Digital literacy is becoming part of everyday life. Students need more than basic computer use; they need to evaluate information carefully, protect their privacy, use digital tools responsibly, and understand how technology shapes decisions.
STEM education is also becoming more interactive. Students can use simulations, virtual labs, collaborative tools, and project-based learning resources that help them explore ideas in different ways.
Many educators now connect STEM with art, language, and design, often called STEAM. This broader approach recognizes that creativity and technical skill can strengthen each other. ROKR's article on STEM learning through 3D animal model kits is one example of how hands-on building can make science and engineering easier to see.
Future-ready STEM education adds digital literacy, creativity, and collaboration to a strong technical foundation.
Conclusion
STEM education brings science, technology, engineering, and mathematics together in a practical way. It helps students move beyond memorizing information and toward using knowledge to solve problems, test ideas, and understand the world around them.
Its value is not limited to future technical careers. STEM builds habits that help people adapt, ask better questions, work with others, and contribute to their communities. A classroom experiment, a coding task, a design challenge, or a hands-on build can all become entry points into stronger thinking.
At its best, STEM education gives students permission to be curious. It teaches them that learning is not only about getting the right answer, but about observing carefully, trying thoughtfully, and improving with every attempt.
STEM Education FAQ
Is STEM only for technical careers?
No.
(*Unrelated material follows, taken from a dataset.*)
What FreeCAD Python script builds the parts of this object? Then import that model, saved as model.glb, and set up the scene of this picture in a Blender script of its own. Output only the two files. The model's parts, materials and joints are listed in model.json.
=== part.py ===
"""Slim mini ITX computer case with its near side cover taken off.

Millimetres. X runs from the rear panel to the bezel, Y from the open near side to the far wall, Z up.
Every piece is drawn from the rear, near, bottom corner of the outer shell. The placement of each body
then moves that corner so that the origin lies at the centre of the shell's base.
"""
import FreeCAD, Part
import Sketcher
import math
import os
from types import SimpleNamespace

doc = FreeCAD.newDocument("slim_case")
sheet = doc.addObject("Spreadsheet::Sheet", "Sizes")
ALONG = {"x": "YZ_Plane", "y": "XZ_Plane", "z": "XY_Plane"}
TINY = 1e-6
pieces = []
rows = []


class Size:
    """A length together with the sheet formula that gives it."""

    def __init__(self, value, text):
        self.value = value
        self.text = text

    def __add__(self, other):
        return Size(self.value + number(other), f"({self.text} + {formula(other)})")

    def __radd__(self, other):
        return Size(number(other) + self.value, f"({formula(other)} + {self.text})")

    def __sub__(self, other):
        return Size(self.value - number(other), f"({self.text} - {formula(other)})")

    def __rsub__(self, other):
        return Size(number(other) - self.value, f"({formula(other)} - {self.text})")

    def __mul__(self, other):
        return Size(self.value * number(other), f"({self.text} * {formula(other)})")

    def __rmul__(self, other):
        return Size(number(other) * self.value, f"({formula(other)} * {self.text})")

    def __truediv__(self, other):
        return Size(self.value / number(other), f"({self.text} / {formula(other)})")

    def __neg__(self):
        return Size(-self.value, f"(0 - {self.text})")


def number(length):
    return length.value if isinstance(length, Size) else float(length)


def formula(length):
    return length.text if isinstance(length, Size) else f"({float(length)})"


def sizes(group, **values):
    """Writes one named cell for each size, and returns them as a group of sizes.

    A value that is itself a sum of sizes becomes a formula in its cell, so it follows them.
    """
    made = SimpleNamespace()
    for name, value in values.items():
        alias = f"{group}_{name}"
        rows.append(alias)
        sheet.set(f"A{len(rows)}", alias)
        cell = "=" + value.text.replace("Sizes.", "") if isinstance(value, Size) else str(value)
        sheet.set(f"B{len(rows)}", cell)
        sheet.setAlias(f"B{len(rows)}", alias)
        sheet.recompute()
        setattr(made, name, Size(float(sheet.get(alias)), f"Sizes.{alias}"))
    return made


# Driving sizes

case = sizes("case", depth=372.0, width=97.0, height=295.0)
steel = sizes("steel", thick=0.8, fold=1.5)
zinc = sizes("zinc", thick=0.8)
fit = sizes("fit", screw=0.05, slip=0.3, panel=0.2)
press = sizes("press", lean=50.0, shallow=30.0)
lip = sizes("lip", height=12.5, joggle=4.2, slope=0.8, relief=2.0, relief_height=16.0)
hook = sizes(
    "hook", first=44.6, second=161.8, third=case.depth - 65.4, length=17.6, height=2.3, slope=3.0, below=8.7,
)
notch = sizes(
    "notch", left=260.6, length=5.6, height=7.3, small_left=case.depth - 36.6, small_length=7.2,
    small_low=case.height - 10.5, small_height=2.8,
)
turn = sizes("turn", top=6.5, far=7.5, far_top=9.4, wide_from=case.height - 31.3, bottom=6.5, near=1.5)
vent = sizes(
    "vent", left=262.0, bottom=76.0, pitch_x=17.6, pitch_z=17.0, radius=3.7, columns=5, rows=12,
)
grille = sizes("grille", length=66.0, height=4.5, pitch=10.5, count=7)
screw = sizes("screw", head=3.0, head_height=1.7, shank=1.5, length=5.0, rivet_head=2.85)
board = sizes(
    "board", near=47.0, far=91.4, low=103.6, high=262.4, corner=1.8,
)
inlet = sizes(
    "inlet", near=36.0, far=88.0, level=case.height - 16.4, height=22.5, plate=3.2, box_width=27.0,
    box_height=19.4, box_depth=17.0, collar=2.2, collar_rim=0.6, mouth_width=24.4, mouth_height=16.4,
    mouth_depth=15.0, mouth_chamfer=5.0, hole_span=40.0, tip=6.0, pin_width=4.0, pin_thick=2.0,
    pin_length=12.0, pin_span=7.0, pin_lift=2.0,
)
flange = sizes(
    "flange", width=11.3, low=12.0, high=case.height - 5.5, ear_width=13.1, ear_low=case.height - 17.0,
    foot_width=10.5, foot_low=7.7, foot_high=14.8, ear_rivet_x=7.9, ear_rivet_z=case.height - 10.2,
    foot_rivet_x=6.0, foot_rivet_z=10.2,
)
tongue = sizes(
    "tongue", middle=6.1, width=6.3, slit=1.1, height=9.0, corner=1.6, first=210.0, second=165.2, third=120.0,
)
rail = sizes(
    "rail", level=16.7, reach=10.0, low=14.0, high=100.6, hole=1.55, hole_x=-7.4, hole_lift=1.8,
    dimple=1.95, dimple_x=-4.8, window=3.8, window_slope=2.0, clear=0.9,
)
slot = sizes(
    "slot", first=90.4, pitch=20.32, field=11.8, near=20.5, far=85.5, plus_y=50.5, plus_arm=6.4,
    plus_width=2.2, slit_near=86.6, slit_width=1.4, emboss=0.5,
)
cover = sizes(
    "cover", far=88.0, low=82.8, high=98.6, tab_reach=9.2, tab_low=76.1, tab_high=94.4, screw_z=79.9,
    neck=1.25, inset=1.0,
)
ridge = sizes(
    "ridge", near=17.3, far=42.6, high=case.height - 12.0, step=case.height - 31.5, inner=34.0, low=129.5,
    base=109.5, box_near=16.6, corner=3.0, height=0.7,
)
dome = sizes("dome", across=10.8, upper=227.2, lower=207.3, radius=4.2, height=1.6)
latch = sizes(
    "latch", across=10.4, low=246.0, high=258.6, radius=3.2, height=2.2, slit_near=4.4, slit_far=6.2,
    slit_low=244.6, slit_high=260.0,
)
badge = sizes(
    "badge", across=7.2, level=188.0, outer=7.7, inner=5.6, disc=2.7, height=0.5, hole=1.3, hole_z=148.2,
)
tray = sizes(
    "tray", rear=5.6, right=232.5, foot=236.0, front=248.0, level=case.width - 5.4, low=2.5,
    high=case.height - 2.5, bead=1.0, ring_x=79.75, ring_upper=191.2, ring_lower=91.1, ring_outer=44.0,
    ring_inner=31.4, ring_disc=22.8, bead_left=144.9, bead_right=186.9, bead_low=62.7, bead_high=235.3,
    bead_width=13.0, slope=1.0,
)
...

STEM supports problem-solving, data awareness, communication, and practical reasoning, which are useful in many careers and everyday decisions.
Can young children learn STEM?
Yes. Young children can begin with simple play, building, sorting, measuring, observing nature, and asking questions about how things work.
How can families support STEM at home?
Families can invite children to build, measure, compare, repair, garden, cook, track observations, and talk through why a result happened.